Task goal: Gather all lines with "Write" from the records.

Supplied material:

══════

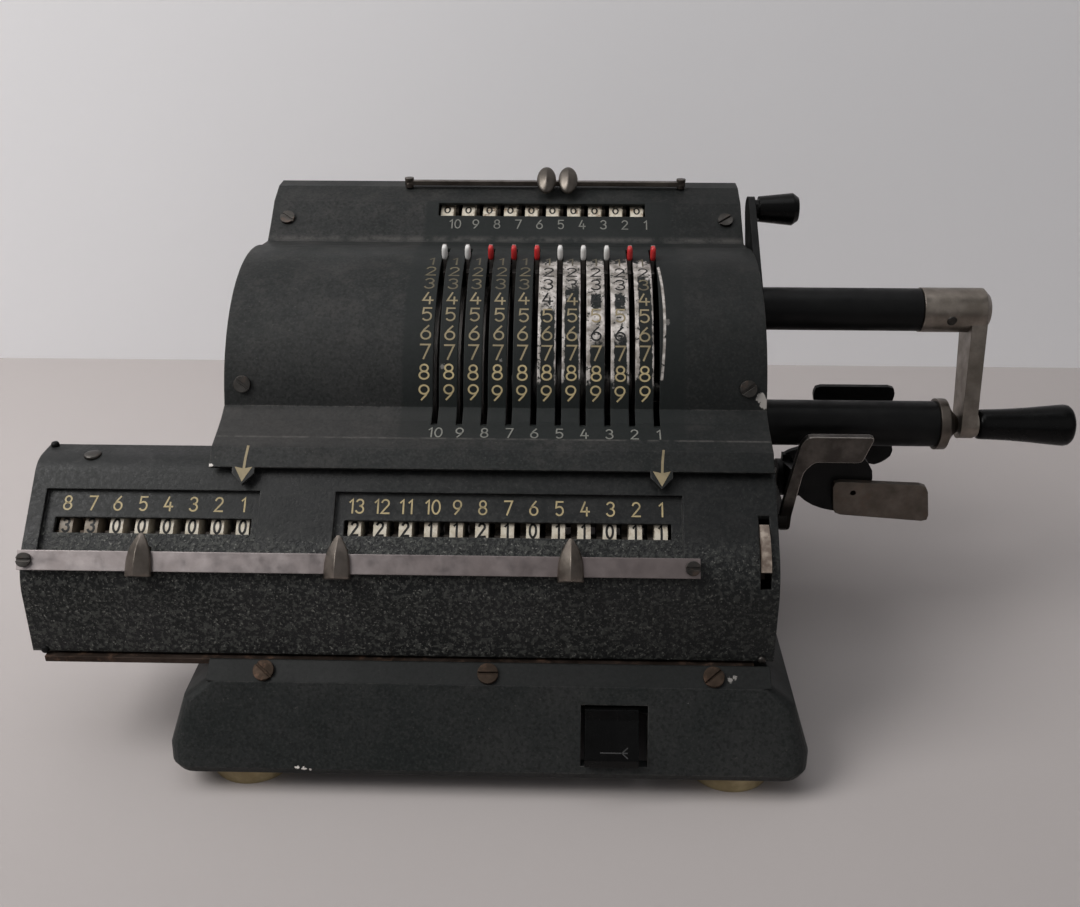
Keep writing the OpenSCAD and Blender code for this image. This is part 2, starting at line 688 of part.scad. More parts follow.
rack_z = [deck_z + fit, deck_z + 2.2];
rack_y = [deck_front_y + 0.9, deck_front_y + 18];
module carriage_rack() {
    color([0.36, 0.27, 0.22]) {
        difference() {
            box([car_left + 4, carriage_right - 6], rack_y, rack_z);
            for (x = [car_left + 8:digit_pitch / 2:carriage_right - 8])
                box([x, x + digit_pitch / 4], [rack_y[1] - 2.2, rack_y[1] + 1],
                    rack_z + [-1, 1]);
        }
        for (x = [car_left + 14, -60, 0, carriage_right - 16])
            translate([x, rack_y[0] + 10, rack_z[1]]) cylinder(d = 8, h = car_z - rack_z[1]);
    }
}
module number_wheel(x) {
    difference() {
        union() {
            rod(x - wheel_w / 2, x + wheel_w / 2, 2 * wheel_r, wheel_axis);
            translate([x - wheel_w / 2 - 2, wheel_axis[0], wheel_axis[1]])
                rotate([90, 0, 90]) linear_extrude(2 + eps) {
                    circle(5.6);
                    teeth(7, 10, 1.2, 1.5, 0.4, 0, 9);
                }
        }
        rod(x - wheel_w, x + wheel_w, axle_d + 2 * run_fit, wheel_axis);
    }
}
module result_wheels() {
    color(cream) for (k = [1:result_places]) number_wheel(result_x(k));
}
module counter_wheels() {
    color(cream) for (k = [1:counter_places]) number_wheel(counter_x(k));
}

// ---- decimal bar and pointers ----
bar_a = 34.3;
bar_t = 1.8;
bar_lift = 0.9;
bar_mid = polar(front_c, front_r + bar_lift, bar_a);
bar_x = [car_left + 0.3, result_x(1) + 11];
bar_screw_x = [bar_x[0] + 2.2, bar_x[1] - 2.2];
pointer_x = [-104.2, -44.7, 24.8];
pointer_w = 7.8;
module decimal_bar() {
    color(steel) on_slope(bar_mid, 90 - bar_a) difference() {
        union() {
            box(bar_x, [-bar_h / 2, bar_h / 2], [0, bar_t]);
            for (x = bar_screw_x) translate([x, 0, -bar_lift]) cylinder(d = 4.2, h = bar_lift);
        }
        for (x = bar_screw_x) translate([x, 0, -2]) cylinder(d = 2.6, h = 6);
    }
}
module bar_screws() {
    color(steel) for (x = bar_screw_x) translate([x, 0, 0]) on_slope(bar_mid, 90 - bar_a)
        translate([0, 0, bar_t]) slotted_screw(4.4, 1, 2.4, 6);
}
module decimal_pointer(x) {
    h = bar_h / 2;
    top = bar_t + fit;
    color(nickel) translate([x, 0, 0]) on_slope(bar_mid, 90 - bar_a) {
        box([-pointer_w / 2, pointer_w / 2], [-h - 1.6, h + 1.4], span(top, 0, 0.9));
        hull() {
            box([-2.8, 2.8], [-h - 1.4, h + 1.2], span(top, 0.5, 1.1));
            box([-0.6, 0.6], [-h - 1.1, h - 1.2], span(top, 3, 4.4));
        }
        hull() {
            box([-2.8, 2.8], [h + fit, h + 1.4], span(top, -1, 0.9));
            box([-0.6, 0.6], [h + 4.2, h + 5.6], span(top, -1.4, -0.2));
        }
        for (s = [-1, 1]) {
            y = s > 0 ? [h + fit, h + 1.4] : [-h - 1.6, -h - fit];
            lip_y = s > 0 ? [h - 0.8, h + 1.4] : [-h - 1.6, -h + 0.8];
            box([-pointer_w / 2, pointer_w / 2], y, [-0.5, top + 0.1]);
            box([-pointer_w / 2, pointer_w / 2], lip_y, [-0.5, -0.15]);
        }
    }
}
top_pointer_x = [14.8, 22.8];
module top_pointer(x) {
    slope = 40;
    mid = rail_yz + [-3.2, 2.2];
    color(nickel) translate([x, 0, 0]) {
        on_slope(mid, slope) hull() {
            scale([0.57, 1, 1]) cylinder(r = 6.2, h = 1.2, $fn = 32);
            box([-0.4, 0.4], [-4, 4], [2, 2.4]);
        }
        difference() {
            box([-2.6, 2.6], span(rail_yz[0], -2.6, 1.9), span(rail_yz[1], -0.65, 4));
            box([-3, 3], span(rail_yz[0], -1.2 - run_fit, 1.2 + run_fit),
                span(rail_yz[1], -run_fit, 1.6 + run_fit));
        }
    }
}

// ---- keys and levers ----
module back_transfer_lever() {
    color(cream) along_x(transfer_x[0], transfer_x[1]) difference() {
        union() {
            ring_sector(front_c, 10, front_r + 1.8, 32, 70);
            sector(front_c, 11, 20, 100);
            translate(front_c) circle(6);
        }
        translate(front_c) circle(d = 4 + 2 * run_fit);
    }
}
module shift_key() {
    x0 = key_x0;
    color(black) difference() {
        union() {
            along_x(x0, x0 + key_w)
                polygon([[front_y(key_z0) - 2.2, key_z0], [front_y(key_z0) - 2.6, key_z0 + 3],
                         [front_y(key_z1) - 1.6, key_z1 - 3], [front_y(key_z1) - 0.6, key_z1],
                         [-75, key_z1], [-75, key_z0]]);
            box([x0 + 3, x0 + key_w - 3], [-76, key_pivot[0] + 3], span(key_pivot[1], -4, 4));
        }
        rod(x0, x0 + key_w, 3 + 2 * run_fit, key_pivot);
    }
}
clear_x = cover_x + 11;
lever_plate_x = [clear_x, clear_x + 3];
// A flat plate facing the operator between y0 and y1, outlined in [X, Z] from the levers' hub
// and above the deck
module front_plate(y0, y1) {
    translate([clear_x, y1, deck_z]) rotate([90, 0, 0]) linear_extrude(y1 - y0) children();
}
clear_shaft_end = clear_x + 12.5;
module clear_lever_shaft() {
    color(steel) rod(plate_out_x, clear_shaft_end, clear_shaft_d, clear_pivot);
}
module counter_clear_lever() {
    color(nickel) {
        difference() {
            union() {
                rod(lever_plate_x[0] - 1.5, lever_plate_x[1] + 1, 13, clear_pivot);
                link(lever_plate_x[0], lever_plate_x[1], clear_pivot, 6, [-2.9, deck_z + 15.5], 3);
            }
            rod(lever_plate_x[0] - 3, lever_plate_x[1] + 3, clear_shaft_d + 2 * run_fit,
                clear_pivot);
        }
        front_plate(-4.2, -1.6)
            polygon(soften([[0, 12.6], [4.5, 12.6], [4.5, 18], [7, 35.6], [10.3, 39.4],
                            [26.4, 39.4], [29.7, 49], [7.5, 49], [5.2, 46.6], [1.4, 24]], 1.4));
    }
}
module result_clear_lever() {
    arm_x0 = clear_x + 7.5;
    color(black) difference() {
        union() {
            rod(arm_x0 - 2, arm_x0 + 4, 14, clear_pivot);
            link(arm_x0, arm_x0 + 3, clear_pivot, 6.5, [8.5, deck_z + 24], 4);
            along_x(arm_x0, arm_x0 + 3)
                polygon([clear_pivot - [4, 0], clear_pivot + [3.4, 0],
                         clear_pivot + [3.4, 9], clear_pivot + [0.8, 9]]);
            front_plate(4.9, 7.3)
                polygon(soften([[5.5, 27], [8, 21.5], [13.5, 17.5], [20.5, 15.4],
                                [31.5, 15.4], [33.5, 22], [33.5, 32], [28.5, 38],
                                [14.5, 38], [6.5, 34]], 3));
            front_plate(34.2, 36.4)
                polygon(soften([[7.5, 16], [14.5, 15], [24.5, 17.5], [34.5, 22], [42.5, 18.5],
                                [48.5, 22.5], [48.5, 27.5], [41.5, 31], [40.5, 40], [46, 45],
                                [46, 51], [16.5, 51], [16.5, 45], [21.5, 39], [19.5, 28],
                                [7.5, 23]], 2.4));
        }
        rod(arm_x0 - 3, clear_shaft_end + 0.5, clear_shaft_d + 2 * run_fit, clear_pivot);
    }
}
module result_clear_paddle() {
    color(steel) front_plate(2.6, 4.9) difference() {
        polygon(soften([[19.3, 28.4], [52.5, 27.2], [54.9, 12.8], [20.8, 15.4]], 2.6));
        translate([26.8, 24]) circle(d = 2);
    }
}

base();
feet();
foot_screws();
side_plate_left();
side_plate_right();
upper_cover();
cover_screws();
base_screws();
crank_tube();
stop_tube();
stop_cap();
dial_axle();
top_rail();
clear_lever_shaft();
carriage_guide();
drum_shaft();
pinwheels();
crank_shaft();
crank_arm();
crank_handle();
setting_clear_lever();
setting_clear_knob();
carriage_frame();
carriage_cover();
decimal_bar();
bar_screws();
carriage_rack();
result_wheels();
counter_wheels();
decimal_pointer(pointer_x[0]);  // decimal_pointer_1
decimal_pointer(pointer_x[1]);  // decimal_pointer_2
decimal_pointer(pointer_x[2]);  // decimal_pointer_3
top_pointer(top_pointer_x[0]);  // top_pointer_1
top_pointer(top_pointer_x[1]);  // top_pointer_2
back_transfer_lever();
shift_key();
counter_clear_lever();
result_clear_lever();
result_clear_paddle();
for (k = [1:setting_places]) {
    setting_lever(k);
    check_dial(k);
}
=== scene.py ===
import math
import random
import bmesh
import bpy
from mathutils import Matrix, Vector


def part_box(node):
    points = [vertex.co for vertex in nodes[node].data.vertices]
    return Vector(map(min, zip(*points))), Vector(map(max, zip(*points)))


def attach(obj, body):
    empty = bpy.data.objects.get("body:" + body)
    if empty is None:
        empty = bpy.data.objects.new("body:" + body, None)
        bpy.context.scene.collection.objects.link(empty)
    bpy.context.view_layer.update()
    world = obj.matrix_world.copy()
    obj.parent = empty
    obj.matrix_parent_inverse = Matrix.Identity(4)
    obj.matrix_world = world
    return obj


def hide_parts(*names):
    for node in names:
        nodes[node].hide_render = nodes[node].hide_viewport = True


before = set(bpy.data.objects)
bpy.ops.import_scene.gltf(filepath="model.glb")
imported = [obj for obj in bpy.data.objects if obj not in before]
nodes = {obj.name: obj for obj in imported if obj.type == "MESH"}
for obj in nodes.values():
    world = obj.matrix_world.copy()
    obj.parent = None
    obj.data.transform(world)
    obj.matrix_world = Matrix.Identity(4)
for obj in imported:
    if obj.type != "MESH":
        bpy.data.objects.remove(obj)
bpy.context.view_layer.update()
random.seed(7)
MM = 0.001

# ---------------------------------------------------------------- places shared with the solids
# All in mm and degrees. A pair is (Y, Z), and an angle is measured from the front over the top.
PITCH = 7.8
FIRST_SLOT_X, FIRST_RESULT_X, FIRST_COUNTER_X = 51.6, 52.2, -75.8
SETTING_PLACES, RESULT_PLACES, COUNTER_PLACES = 10, 13, 8
# How far to the left of its slot a check dial, and a column of the cover's figures, has its middle
DIAL_LEFT, DIGIT_LEFT = 3.3, 3.75
DRUM, COVER_R = (28.0, 86.7), 51.0
DIAL, DIAL_R, DIAL_STEP, DIAL_READ_A = (71.508, 129.456), 13.8, 28.146, 68.0
DIGIT_TOP, DIGIT_STEP = 88.0, 7.3
TIP_R, TIP_A = 53.0, 83.5
SLOPE_A, SLOPE_FOOT, RECESS_DEPTH = 46.8, (-58.918, 71.873), 1.5
WHEEL, WHEEL_R, WHEEL_READ_A, WHEEL_STEP = (-44.916, 67.188), 10.0, 48.3, 36
LIP_MIDDLE, LIP_EDGE = (-38.14, 95.336), (-43.04, 90.936)
WINDOW_LEDGE, WINDOW_LEDGE_UP = (58.64, 139.13), (9.1, 6.8)
SKIRT, SKIRT_UP = (-30.9, 97.50), (6, 1.9)
BAR_MID, BAR_A = (-62.705, 68.823), 34.3
RAIL, OVAL, OVAL_TILT = (75.16, 149.53), (71.96, 151.73), 40
HANDLE = (18.226, 79.1)
KEY_X, KEY_FACE, KEY_UP = 37.8, (-85.5, 17.6), (0.64, 0.77)


def slot_x(k):
    return FIRST_SLOT_X - (k - 1) * PITCH


def result_x(k):
    return FIRST_RESULT_X - (k - 1) * PITCH


def counter_x(k):
    return FIRST_COUNTER_X - (k - 1) * PITCH


def polar(c, r, a):
    return c[0] - r * math.cos(math.radians(a)), c[1] + r * math.sin(math.radians(a))


def middle_x(name):
    low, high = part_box(name)
    return (low[0] + high[0]) / 2 / MM


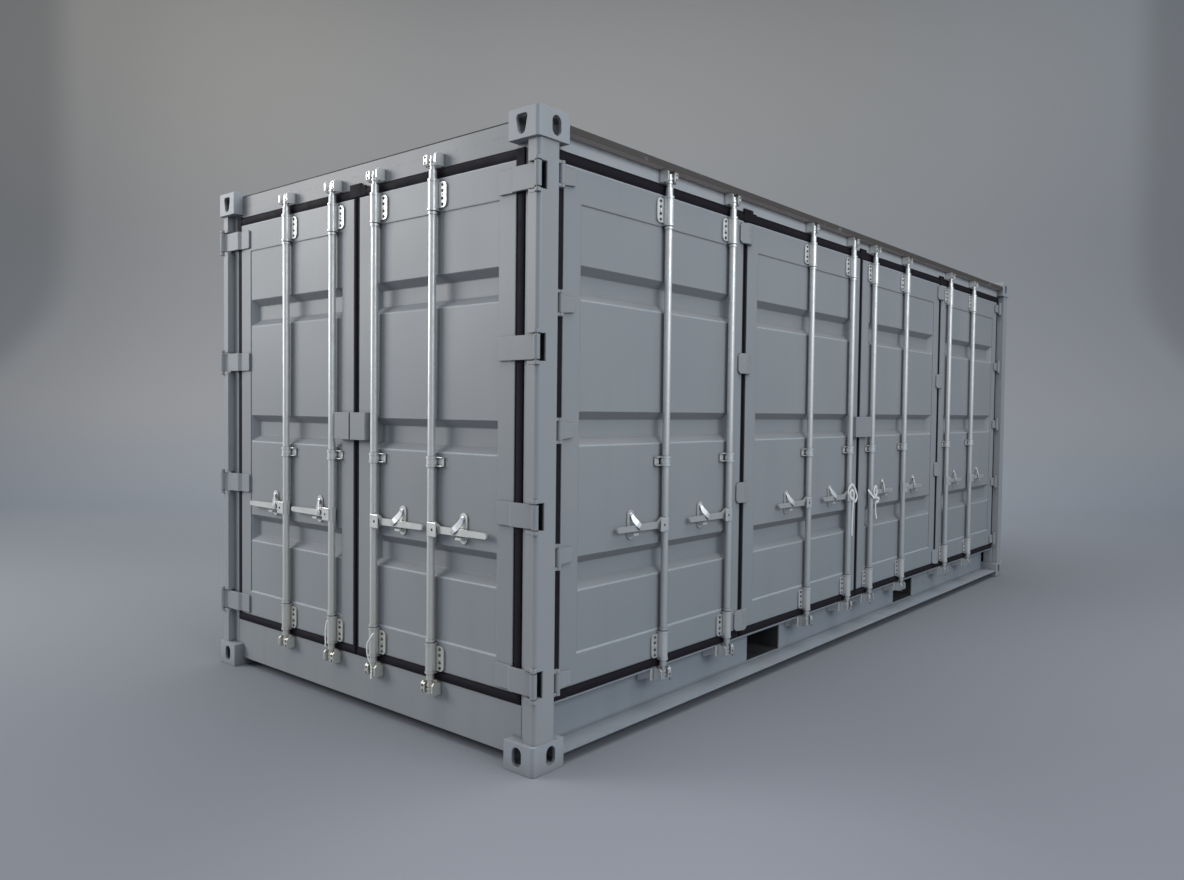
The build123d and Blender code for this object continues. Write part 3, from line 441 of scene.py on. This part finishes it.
# Bolts of the bar brackets: a row of four dark hexagon heads down each flange with a bright
# centre punch between them, two on the bracket's narrow foot, and one beside each guide.
cam_reach = 0.020
bars = []
for name in end_bar_names + side_bar_names:
    low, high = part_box(name)
    face = name.split("_")[0]
    if face == "end":
        body = "door_far" if low[1] > 0 else "door_near"
        ends = (-high[1], -low[1])
    else:
        body = "root"
        ends = (low[0], high[0])
    hand = -1 if ends[0] + ends[1] < 0 else 1
    bars.append((face, body, ends[1] - cam_reach if hand < 0 else ends[0] + cam_reach, hand))
outward = {"end": Vector((-1, 0, 0)), "side": Vector((0, -1, 0))}
carriers = ("root", "door_far", "door_near")


def bars_on(carrier):
    return [(face, place, hand) for face, body, place, hand in bars if body == carrier]


def on_face(face, place, depth, level):
    """A point on a door face: place runs to the right seen from outside, depth runs inward."""
    if face == "end":
        return Vector((cad_box[0][0] + depth, -place, level))
    return Vector((place, cad_box[0][1] + depth, level))


def add_ring(mesh, centre, axis, radius, sides, turn=0.0):
    across = axis.orthogonal().normalized()
    other = axis.cross(across)
    corners = []
    for number in range(sides):
        angle = turn + 2 * math.pi * number / sides
        offset = (across * math.cos(angle) + other * math.sin(angle)) * radius
        corners.append(mesh.verts.new(centre + offset))
    return corners


def skin(mesh, loops):
    """Faces between each closed loop of corners and the next."""
    for low, high in zip(loops, loops[1:]):
        for number in range(len(low)):
            after = (number + 1) % len(low)
            mesh.faces.new((low[number], low[after], high[after], high[number]))


def add_turned(mesh, place, axis, rings, sides, turn=0.0):
    """A form turned about an axis, open at its back; rings are (radius, distance along the axis)."""
    loops = [add_ring(mesh, place + axis * along, axis, radius, sides, turn) for radius, along in rings]
    skin(mesh, loops)
    mesh.faces.new(loops[-1])


def make_piece(name, mesh, material, body, soften=0.0):
    """Turn a mesh into a piece that rides on a body; soften is the bevel of its sharp edges."""
    data = bpy.data.meshes.new(name)
    mesh.to_mesh(data)
    mesh.free()
    data.materials.append(material)
    piece = bpy.data.objects.new(name, data)
    bpy.context.scene.collection.objects.link(piece)
    if soften:
        bevel = piece.modifiers.new("soften", "BEVEL")
        bevel.width = soften
        bevel.segments = 2
        bevel.limit_method = "ANGLE"
    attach(piece, body)


def add_bolt(mesh, place, axis, size):
    """Washer and chamfered hexagon head."""
    washer = ((size * 1.25, 0), (size * 1.25, size * 0.2), (size, size * 0.26))
    hexagon = ((size, size * 0.2), (size, size * 0.75), (size * 0.8, size * 0.95))
    add_turned(mesh, place, axis, washer, 16)
    add_turned(mesh, place, axis, hexagon, 6, 0.3)


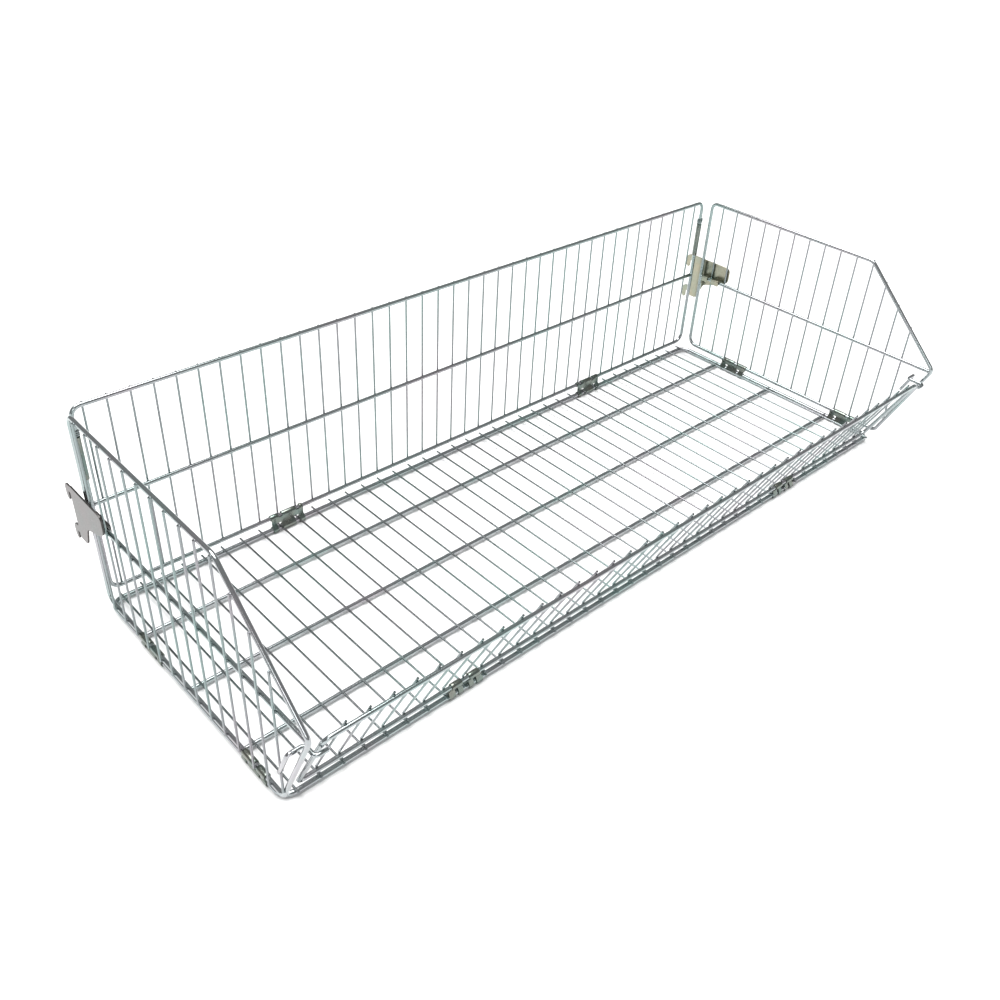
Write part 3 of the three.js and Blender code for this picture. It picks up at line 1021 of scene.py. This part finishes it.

══════

Correct result:
The build123d and Blender code for this object continues. Write part 3, from line 441 of scene.py on. This part finishes it.
Write part 3 of the three.js and Blender code for this picture. It picks up at line 1021 of scene.py. This part finishes it.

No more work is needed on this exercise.